Tuju loses bid to block firm's take over in Sh1.5b battle with bank

The Supreme Court has dealt former Foreign Affairs minister Raphael Tuju’s firm, Dari Limited, a major blow after dismissing its application to block receivership.

In a ruling on Friday, a five-judge bench of Deputy Chief Justice Philomena Mwilu and Justices Mohamed Ibrahim, Smokin Wanjala, Njoki Ndung’u and William Ouko unanimously agreed that Dari had not proved to the court that East Africa Development Bank (EABD) would be unable to pay in case his case succeeds.

According to the bench, Dari’s worry that the bank would ride on its diplomatic immunity not to honour the orders in case of a win could not be founded.

They ruled that a balance of competing interest is tilted in favour of the regional bank as Dari still owed it Sh1.5 billion.

This is despite it holding Dari’s properties as security and a deposit of Sh50 million held by their lawyers in an interest-earning account.

“We are satisfied that the respondent remains a reputable international bank that should have no difficulty compensating the applicants if the applicants succeed in their claim. The applicants’ apprehension as to the diplomatic immunity afforded to the respondent does not suffice,” the Supreme Court ruled.

Bankruptcy suit

At the heart of the case is whether a United Kingdom judgment in favour of EADB can be recognised and enforced in Kenya.

Tuju is fighting to block receiver managers from his Dari Coffee Garden and Restaurant (which took the loan) while also shaking off a bankruptcy suit brought against him and his three children.

He plans to convince the court that EADB reneged on an agreement they made to advance Dari a total of Sh1.19 billion.

Instead, he claims, the lender only advanced him around Sh800 million for the acquisition of the 20-acre Tree Lane Property to expand his hospitality business at Dari in Karen Estate, Nairobi.

Further, he claims that the lender reneged on adding up 294 million for the development of 30 three-bedroomed senior resident units at Tree Lane and another 85-bedroomed maisonette at a nearby seven-acre land on Mwitu Road.

Tuju says not only did the bank refuse to advance Dari the money, but it also frustrated all his efforts to amicably bring this issue to a close.

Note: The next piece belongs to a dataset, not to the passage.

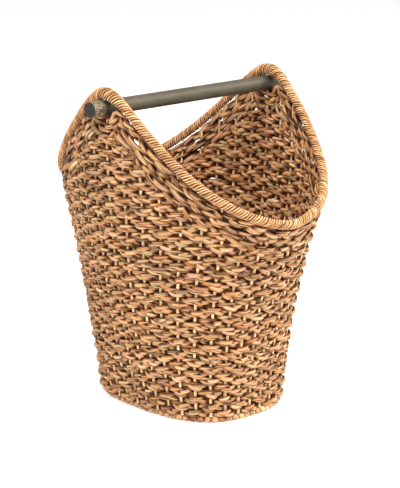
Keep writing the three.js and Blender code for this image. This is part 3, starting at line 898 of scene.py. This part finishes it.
def leaf_group():
    """Colour, roughness and fibre height of dried leaf, from the strand and daylight attributes."""
    tree = bpy.data.node_groups.new("dried_leaf", "ShaderNodeTree")
    sizes = {
        "Leaf Length": 50 * MM,
        "Leaf Width": 4.5 * MM,
        "Hollow": 0.06,
        "Shade": 1.0,
        "Pale": 0.0,
        "Cracks": 0.0,
    }
    for label, default in sizes.items():
        socket = tree.interface.new_socket(label, in_out="INPUT", socket_type="NodeSocketFloat")
        socket.default_value = default
    for label, kind in (("Color", "Color"), ("Roughness", "Float"), ("Height", "Float")):
        tree.interface.new_socket(label, in_out="OUTPUT", socket_type="NodeSocket" + kind)
    graph = Graph(tree)
    given = graph.node("NodeGroupInput").outputs
    strand = graph.node("ShaderNodeAttribute", attribute_name="strand").outputs["Vector"]
    daylight = graph.node("ShaderNodeAttribute", attribute_name="daylight").outputs["Fac"]
    place = graph.node("ShaderNodeTexCoord").outputs["Object"]

    length = graph.math("DIVIDE", 1.0, given["Leaf Length"])
    width = graph.math("DIVIDE", 1.0, given["Leaf Width"])
    leaf = graph.vector("MULTIPLY", strand, graph.combine(length, width, width))
    cells = graph.node("ShaderNodeTexVoronoi", {"Vector": leaf, "Scale": 1.0, "Randomness": 0.9})
    draws = graph.node("ShaderNodeSeparateColor", (cells.outputs["Color"],)).outputs
    tone = tones_of(graph, draws[0], LEAF_TONES)
    straw = graph.vector("SUBTRACT", STRAW, tone)
    leaf_color = graph.vector("ADD", tone, graph.scaled(straw, given["Pale"]))

    fibre = graph.noise(graph.vector("MULTIPLY", strand, FIBRE_WAVES), 1.0, detail=3.0)
    blotch = graph.noise(graph.vector("MULTIPLY", strand, BLOTCH_WAVES), 1.0, detail=3.0)
    patch = graph.noise(place, PATCH_WAVES, detail=2.0)
    light = graph.stretched(fibre, times=0.55, plus=0.55)
    for mask, strength, least in ((blotch, 0.5, 0.8), (patch, 0.4, 0.85), (draws[1], 0.5, 0.75)):
        light = graph.product(light, graph.stretched(mask, strength, least))
    crack = graph.noise(graph.vector("MULTIPLY", strand, CRACK_WAVES), 1.0)
    crack = graph.blend(1.0, graph.ramp(crack, *CRACK_RAMP), given["Cracks"])
    light = graph.product(light, graph.product(crack, given["Shade"]))

    # Painted shade: where daylight is low the colour is darker and warmer
    lit = graph.blend(given["Hollow"], 1.0, daylight)
    green = graph.math("POWER", lit, HOLLOW_GREEN)
    blue = graph.math("POWER", lit, HOLLOW_BLUE)
    depth = graph.combine(lit, green, blue)
    shaded = graph.vector("MULTIPLY", graph.scaled(leaf_color, light), depth)
    rough = graph.stretched(fibre, times=0.25, plus=0.5)
    height = graph.stretched(fibre, 1 - BLOTCH_HEIGHT, graph.product(blotch, BLOTCH_HEIGHT))
    graph.node("NodeGroupOutput", (shaded, rough, height))
    return tree


def new_material(name):
    """A material with an empty tree, and the graph that fills it."""
    material = bpy.data.materials.new(name)
    material.use_nodes = True
    material.node_tree.nodes.clear()
    return material, Graph(material.node_tree)


def finish_material(graph, inputs):
    surface = graph.node("ShaderNodeBsdfPrincipled", inputs)
    graph.node("ShaderNodeOutputMaterial", (surface.outputs[0],))


def leaf_material(name, group):
    material, graph = new_material(name)
    leaf = graph.node("ShaderNodeGroup", node_tree=group)
    for label, value in LEAVES[name].items():
        leaf.inputs[label].default_value = value
    inputs = {
        "Base Color": leaf.outputs["Color"],
        "Roughness": leaf.outputs["Roughness"],
        "Normal": bump(graph, leaf.outputs["Height"], strength=0.5, distance=0.6 * MM),
        "Specular IOR Level": 0.18,
    }
    finish_material(graph, inputs)
    return material


def rod_material():
    material, graph = new_material("aged_metal")
    place = graph.node("ShaderNodeTexCoord").outputs["Object"]
    along = graph.node("ShaderNodeSeparateXYZ", (place,)).outputs[0]
    speck = graph.noise(place, SPECK_WAVES, detail=4.0)
    cloud_place = graph.vector("MULTIPLY", place, CLOUD_SHAPE)
    cloud = graph.noise(cloud_place, CLOUD_WAVES, detail=3.0)

    # Painted shadow: the rod is darkened where it passes under the eyes' arches
    from_middle = graph.math("ABSOLUTE", along)
    into_eye = graph.ramp(from_middle, *EYE_SHADOW_STARTS)
    out_of_eye = graph.ramp(from_middle, *EYE_SHADOW_ENDS)
    eye_shadow = graph.product(graph.math("SUBTRACT", into_eye, out_of_eye), EYE_SHADOW_STRENGTH)
    unshadowed = graph.math("SUBTRACT", 1.0, eye_shadow)
    # Painted sheen: the near end is lighter and carries painted highlight glints
    sheen = graph.ramp(along, *SHEEN_END, "LINEAR")

    mix = graph.stretched(speck, 1 - CLOUD_SHARE, graph.product(cloud, CLOUD_SHARE))
    mix = graph.stretched(sheen, SHEEN_LIGHTER, mix)
    tone = tones_of(graph, mix, ROD_TONES)
    glint = graph.product(graph.ramp(speck, *GLINT_RAMP, "LINEAR"), sheen)
    inputs = {
        "Base Color": graph.vector("ADD", graph.scaled(tone, unshadowed), graph.scaled(GLINT, glint)),
        "Roughness": graph.stretched(speck, times=0.3, plus=0.45),
        "Metallic": 0.45,
        "Specular IOR Level": 0.3,
        "Normal": bump(graph, speck, strength=0.25, distance=0.3 * MM),
    }
    finish_material(graph, inputs)
    return material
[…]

But for EADB, Tuju was offered a loan and should honour his debt obligation.

EADB is demanding Sh1.6 billion – including the principal amount and accrued interest - from Tuju and his three children Yma Tuju, Alma Tuju, and Mano Tuju, who are also directors at Dari. The four also personally guaranteed the loan.

Nevertheless, the former Rarieda Member of Parliament says that the UK judgment is defective and unconstitutional.

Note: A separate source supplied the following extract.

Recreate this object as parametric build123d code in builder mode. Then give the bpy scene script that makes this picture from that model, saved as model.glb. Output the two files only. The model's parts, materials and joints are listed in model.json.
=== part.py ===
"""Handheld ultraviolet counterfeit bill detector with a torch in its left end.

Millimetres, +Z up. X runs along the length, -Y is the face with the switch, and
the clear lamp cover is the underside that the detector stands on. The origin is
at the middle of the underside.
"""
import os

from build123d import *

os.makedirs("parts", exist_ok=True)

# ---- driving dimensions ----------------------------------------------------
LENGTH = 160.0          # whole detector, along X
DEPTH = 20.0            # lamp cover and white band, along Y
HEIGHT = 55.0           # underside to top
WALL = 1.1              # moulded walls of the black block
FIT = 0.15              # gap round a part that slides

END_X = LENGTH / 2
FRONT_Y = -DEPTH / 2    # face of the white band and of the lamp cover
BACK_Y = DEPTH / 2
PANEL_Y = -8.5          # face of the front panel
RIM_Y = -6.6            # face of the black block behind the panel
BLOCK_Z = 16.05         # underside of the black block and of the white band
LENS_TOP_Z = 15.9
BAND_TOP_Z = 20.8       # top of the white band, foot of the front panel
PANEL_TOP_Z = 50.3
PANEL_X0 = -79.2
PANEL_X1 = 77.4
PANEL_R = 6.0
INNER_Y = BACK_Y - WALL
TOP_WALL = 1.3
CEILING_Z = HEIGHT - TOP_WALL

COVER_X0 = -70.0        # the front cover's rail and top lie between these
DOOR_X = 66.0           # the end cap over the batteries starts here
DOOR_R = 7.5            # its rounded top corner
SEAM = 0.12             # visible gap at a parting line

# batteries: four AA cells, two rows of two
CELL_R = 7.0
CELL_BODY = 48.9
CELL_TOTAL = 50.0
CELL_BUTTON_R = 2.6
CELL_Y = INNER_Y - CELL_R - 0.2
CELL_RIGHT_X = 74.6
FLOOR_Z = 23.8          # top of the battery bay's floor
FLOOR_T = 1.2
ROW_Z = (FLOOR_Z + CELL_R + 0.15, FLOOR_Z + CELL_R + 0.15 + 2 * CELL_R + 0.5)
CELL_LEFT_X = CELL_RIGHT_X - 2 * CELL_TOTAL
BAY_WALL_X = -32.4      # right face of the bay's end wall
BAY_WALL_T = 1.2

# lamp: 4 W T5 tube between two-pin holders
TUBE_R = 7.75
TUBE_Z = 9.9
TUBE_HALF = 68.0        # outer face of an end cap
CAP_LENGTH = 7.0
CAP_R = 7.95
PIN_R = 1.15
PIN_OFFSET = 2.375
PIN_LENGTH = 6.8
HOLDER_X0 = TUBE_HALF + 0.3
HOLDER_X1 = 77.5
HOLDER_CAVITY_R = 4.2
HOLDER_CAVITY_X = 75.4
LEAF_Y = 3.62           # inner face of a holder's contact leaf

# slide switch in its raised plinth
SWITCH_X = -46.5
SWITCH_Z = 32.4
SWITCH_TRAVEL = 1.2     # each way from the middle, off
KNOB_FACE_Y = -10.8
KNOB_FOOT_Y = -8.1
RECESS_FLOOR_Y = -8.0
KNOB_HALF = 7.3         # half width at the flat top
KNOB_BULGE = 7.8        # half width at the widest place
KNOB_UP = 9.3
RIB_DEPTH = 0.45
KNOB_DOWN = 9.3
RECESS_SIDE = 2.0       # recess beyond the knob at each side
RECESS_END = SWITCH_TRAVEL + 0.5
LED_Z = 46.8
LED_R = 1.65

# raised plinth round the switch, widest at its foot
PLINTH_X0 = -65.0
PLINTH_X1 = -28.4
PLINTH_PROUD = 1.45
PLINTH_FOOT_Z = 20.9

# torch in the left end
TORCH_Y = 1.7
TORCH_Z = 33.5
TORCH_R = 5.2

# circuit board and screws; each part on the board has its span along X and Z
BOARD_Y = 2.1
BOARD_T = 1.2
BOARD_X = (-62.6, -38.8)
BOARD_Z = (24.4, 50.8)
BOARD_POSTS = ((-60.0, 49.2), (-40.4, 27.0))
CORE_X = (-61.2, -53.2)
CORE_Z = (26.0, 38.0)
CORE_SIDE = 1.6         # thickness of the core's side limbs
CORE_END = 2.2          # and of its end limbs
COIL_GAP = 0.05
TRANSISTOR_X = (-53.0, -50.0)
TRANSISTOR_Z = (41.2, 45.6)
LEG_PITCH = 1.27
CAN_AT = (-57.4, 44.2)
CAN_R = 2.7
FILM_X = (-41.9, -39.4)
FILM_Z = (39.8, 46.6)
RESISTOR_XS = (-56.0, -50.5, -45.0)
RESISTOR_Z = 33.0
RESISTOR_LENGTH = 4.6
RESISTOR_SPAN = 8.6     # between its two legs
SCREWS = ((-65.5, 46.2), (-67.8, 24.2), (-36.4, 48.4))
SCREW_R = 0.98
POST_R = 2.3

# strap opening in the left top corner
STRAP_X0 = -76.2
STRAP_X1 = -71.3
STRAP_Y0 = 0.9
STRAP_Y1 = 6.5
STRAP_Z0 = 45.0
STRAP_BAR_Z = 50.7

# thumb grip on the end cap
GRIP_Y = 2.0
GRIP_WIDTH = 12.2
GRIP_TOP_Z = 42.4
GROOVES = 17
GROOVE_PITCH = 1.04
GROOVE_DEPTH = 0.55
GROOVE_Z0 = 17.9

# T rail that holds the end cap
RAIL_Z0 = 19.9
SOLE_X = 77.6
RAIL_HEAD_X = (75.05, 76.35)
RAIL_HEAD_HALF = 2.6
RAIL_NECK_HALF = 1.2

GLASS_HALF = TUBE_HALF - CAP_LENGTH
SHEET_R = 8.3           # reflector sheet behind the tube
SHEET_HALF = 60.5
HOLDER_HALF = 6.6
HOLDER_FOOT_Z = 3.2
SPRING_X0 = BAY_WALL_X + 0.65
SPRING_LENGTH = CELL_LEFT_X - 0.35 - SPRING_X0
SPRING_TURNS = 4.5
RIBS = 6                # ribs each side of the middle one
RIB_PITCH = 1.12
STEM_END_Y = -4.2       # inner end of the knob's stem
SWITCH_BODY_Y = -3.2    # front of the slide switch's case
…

While poking holes in the judgment, he argues that the verdict cannot stand as Justice Daniel Toledano and EADB’s lawyer Michael Sullivan are both members of One Essex Court Chambers, a commercial law firm in the UK.

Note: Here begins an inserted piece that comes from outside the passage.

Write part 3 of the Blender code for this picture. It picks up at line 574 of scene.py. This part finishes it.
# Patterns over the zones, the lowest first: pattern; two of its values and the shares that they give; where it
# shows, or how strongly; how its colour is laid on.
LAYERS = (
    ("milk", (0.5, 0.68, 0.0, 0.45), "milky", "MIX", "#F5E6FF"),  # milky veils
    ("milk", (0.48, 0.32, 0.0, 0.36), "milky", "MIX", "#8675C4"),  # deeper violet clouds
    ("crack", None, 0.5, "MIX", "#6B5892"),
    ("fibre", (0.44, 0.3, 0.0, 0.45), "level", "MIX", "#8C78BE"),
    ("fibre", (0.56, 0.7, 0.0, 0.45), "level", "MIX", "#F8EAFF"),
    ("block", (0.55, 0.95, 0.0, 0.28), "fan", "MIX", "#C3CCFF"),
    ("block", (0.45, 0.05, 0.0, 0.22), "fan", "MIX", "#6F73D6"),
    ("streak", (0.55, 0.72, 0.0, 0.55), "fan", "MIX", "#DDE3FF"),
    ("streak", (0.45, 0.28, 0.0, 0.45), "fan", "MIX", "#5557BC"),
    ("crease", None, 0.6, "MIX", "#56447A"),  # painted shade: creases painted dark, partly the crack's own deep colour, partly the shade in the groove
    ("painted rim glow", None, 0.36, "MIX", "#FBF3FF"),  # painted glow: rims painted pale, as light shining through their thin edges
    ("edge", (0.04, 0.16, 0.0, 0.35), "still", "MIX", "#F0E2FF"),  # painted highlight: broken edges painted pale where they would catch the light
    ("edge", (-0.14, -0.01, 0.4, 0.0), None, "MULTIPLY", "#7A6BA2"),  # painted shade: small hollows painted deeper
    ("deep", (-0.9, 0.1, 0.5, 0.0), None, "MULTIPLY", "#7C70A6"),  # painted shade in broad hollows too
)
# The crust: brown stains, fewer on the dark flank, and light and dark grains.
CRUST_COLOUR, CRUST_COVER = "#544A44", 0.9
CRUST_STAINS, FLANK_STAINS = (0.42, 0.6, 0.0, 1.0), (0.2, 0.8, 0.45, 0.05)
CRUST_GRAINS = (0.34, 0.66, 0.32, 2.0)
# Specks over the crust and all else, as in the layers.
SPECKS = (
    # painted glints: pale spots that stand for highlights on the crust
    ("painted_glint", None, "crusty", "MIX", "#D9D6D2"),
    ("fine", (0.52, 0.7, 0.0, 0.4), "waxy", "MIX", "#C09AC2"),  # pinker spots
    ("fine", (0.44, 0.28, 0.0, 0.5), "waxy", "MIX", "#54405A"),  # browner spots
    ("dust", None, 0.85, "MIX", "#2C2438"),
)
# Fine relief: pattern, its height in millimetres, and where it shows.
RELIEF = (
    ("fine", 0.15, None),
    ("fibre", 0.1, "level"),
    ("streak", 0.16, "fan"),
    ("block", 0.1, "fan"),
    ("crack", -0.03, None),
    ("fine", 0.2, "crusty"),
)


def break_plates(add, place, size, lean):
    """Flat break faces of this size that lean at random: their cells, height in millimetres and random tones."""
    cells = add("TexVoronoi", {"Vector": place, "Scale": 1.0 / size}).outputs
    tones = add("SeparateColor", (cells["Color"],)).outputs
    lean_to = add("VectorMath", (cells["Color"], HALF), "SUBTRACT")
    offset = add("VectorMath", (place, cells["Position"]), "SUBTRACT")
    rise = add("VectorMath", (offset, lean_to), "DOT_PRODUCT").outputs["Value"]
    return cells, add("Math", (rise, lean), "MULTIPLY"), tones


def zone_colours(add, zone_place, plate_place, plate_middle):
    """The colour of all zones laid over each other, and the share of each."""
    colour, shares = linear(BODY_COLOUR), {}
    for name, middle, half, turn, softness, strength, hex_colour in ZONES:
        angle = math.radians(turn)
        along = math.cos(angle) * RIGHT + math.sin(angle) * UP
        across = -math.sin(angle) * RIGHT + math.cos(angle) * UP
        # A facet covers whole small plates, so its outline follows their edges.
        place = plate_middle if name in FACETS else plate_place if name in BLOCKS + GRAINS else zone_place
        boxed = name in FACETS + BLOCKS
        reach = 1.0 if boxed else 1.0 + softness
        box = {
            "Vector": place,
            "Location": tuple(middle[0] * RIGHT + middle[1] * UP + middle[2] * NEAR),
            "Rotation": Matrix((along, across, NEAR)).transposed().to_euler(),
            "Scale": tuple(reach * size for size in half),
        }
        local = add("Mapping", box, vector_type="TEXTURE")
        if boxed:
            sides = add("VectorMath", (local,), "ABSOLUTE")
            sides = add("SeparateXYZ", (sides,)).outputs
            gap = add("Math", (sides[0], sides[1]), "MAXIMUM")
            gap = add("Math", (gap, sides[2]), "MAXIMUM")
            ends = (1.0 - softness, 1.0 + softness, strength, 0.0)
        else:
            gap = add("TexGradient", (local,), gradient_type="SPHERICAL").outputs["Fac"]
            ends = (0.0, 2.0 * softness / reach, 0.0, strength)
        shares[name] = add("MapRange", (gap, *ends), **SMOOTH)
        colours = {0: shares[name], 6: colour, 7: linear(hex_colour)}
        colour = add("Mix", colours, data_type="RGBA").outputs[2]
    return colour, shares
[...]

Tuju faults the Commercial Court for allowing EADB to enforce the judgment in Kenya saying that Justice Wilfrida Okwany failed to consider his grievance on how the proceedings in the UK were conducted.

While denying the allegations, EADB lawyers Githu Muigai, Michael Sullivan, and former Uganda Solicitor General Peter Kabatsi argue that the politician had lost the battle in the UK, first before the High Court and his appeal.

According to the trio, Tuju ought to have sought recourse in the UK and not a Kenyan Court.

EADB lawyers told the court that Tuju was seeking to review the orders of the UK Court.

The court heard that he has not made any payments or showed a commitment to offset the loan.

According to Githu, Tuju participated in the UK case, and was allowed to even fight on appeal.

He argued that the politician is trying to re-open the case afresh in Kenya, in a bid to deny his client an opportunity to recover its money.

“The judgment debtor (Tuju) had an opportunity to advance his case in the United Kingdom and which he lost. He cannot be heard to again say here in Kenya that he was not given a fair hearing,” argued Githu.

Barristers and Solicitors

On the EABD’s lawyer and the judge sharing a chamber, Githu distinguished that the practice in the UK is different from Kenya. He explained that in the UK, there are two types of lawyers- Barristers and Solicitors.

He said that Solicitors own law firms while barristers are lone lawyers who share a building, but have different chambers, clients and practice separately.

According to Githu, Toledano and Sullivan are barristers hence could not meet or interact as they have separate chambers.

Tuju asserts that his agreement with EADB was that it would provide a $9.3 million (Sh943.9 million) loan to buy a property known as Tree Lane and would subsequently provide Sh 294 million to develop it.

Tuju that EADB was to provide Sh 294 million for construction but it kept shifting goals, which in turn frustrated efforts to effectively run the project.